Studies in Australia
Why keeping off the Kilos reduces
by Ralph Kratzer
Most of us have more or less big problems with obesity. But in addition to the aesthetic reasons, to reduce weight, there are also medical reasons. Too much weight can cause problems for the joints and the cardiovascular system, this is well known. Studies in Australia now want to prove that losing weight can also reduce the risk for cancer:
There is a good reason to aim for a healthier weight that’s got nothing to do with looking good on the beach. After not smoking, it’s the next most important step we can take to reduce our cancer risk, says Kathy Chapman, Director of the Health Strategies Division of the Cancer Council, New South Wales.
“Many people don’t realise that overweight and obesity are risk factors for some common cancers like breast and colon cancer, as well as for less common cancers such as endometrial and oesophageal cancer. With growing rates of obesity the Cancer Council is concerned that these rarer cancers will become more common,” she says.
One reason why excess weight raises cancer risk is that too much extra fat, especially around the middle, can lead to higher levels of hormones and inflammatory chemicals in the body that encourage cancer cells to grow, she explains.
But besides helping to prevent cancer occurring in the first place, being at a healthy weight may improve cancer survival, especially with breast cancer and colon cancer, says Dr Marina Reeves, National Breast Cancer Foundation Fellow at the University of Queensland’s Cancer Prevention Research Centre.
Breast cancer now affects one in eight women in Australia while colon cancer affects one in 12 people.
“There’s clear evidence that if a woman is obese at the time she’s diagnosed with breast cancer either before or after menopause, not only is the cancer more likely to recur but she’s also less likely to survive,” she says.

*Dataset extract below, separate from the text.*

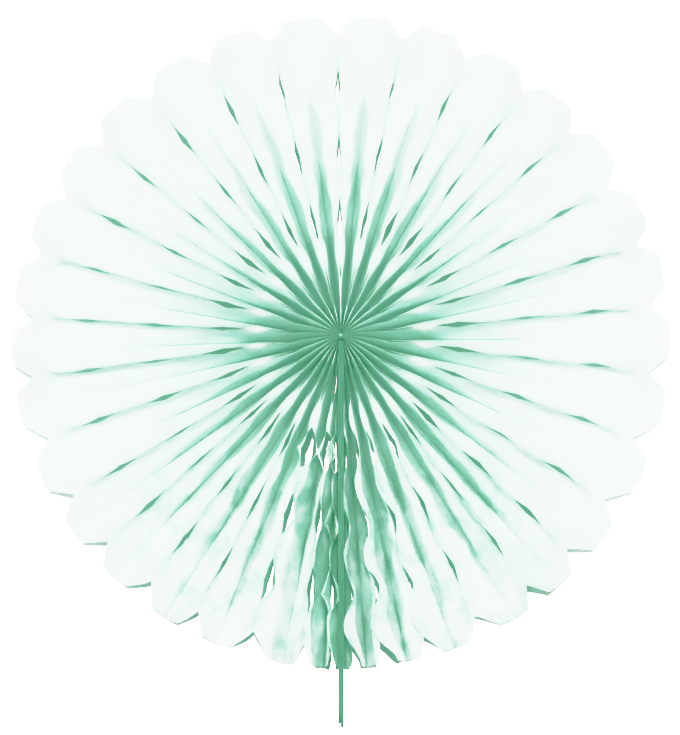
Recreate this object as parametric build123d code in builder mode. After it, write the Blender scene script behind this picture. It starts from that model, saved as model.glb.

What is less clear though is whether intentional weight loss after a diagnosis of breast cancer will help protect overweight women from a recurrence – there’s some evidence to suggest it can and ongoing studies overseas are currently trying to find out more.
“Where there’s also evidence for a benefit with breast cancer survival is with exercise,” says Reeves. “It helps to reduce levels of inflammatory chemicals and insulin, a hormone which can promote cancer, and these effects are independent of weight loss.”
Reeves, whose own mother died of breast cancer, believes that it’s worthwhile for women who are overweight after a diagnosis of the disease to have a shot at losing weight.
“Thanks to earlier diagnosis and better treatment, most women will beat this disease – 89 per cent of women with breast cancer will survive for five years or more after diagnosis so it makes sense to do everything we can, not only to prevent the cancer recurring, but also to prevent other diseases like heart disease and diabetes,” says Reeves.
Yet women with breast cancer who are overweight aren’t necessarily encouraged to lose it.
“We did a survey of women who’d been diagnosed with breast cancer and less than 20 per cent said they’d been advised to manage their weight,” she says. “My view is that after an initial 6 to 12 months of treatment and follow up women are often left to their own devices – yet for women who are overweight losing weight and exercising is something they can do to improve their health.”
Reeves is now recruiting women who are overweight and have been diagnosed with breast cancer in the last two years to take part in a study to see if weight loss has short term benefits such as improved general health and a reduction in markers of hormones and inflammatory chemicals that may contribute to cancer progression. But she doesn’t want women to feel that they’re to blame for the disease.
“Cancer is complex and there are multiple factors involved in what turns cells cancerous and what makes them flourish. Rather than just focussing on the cancer we want to take a broader view and say to women ‘you can survive breast cancer and now’s the time to think about what lifestyle changes you can make to improve your long term health’.”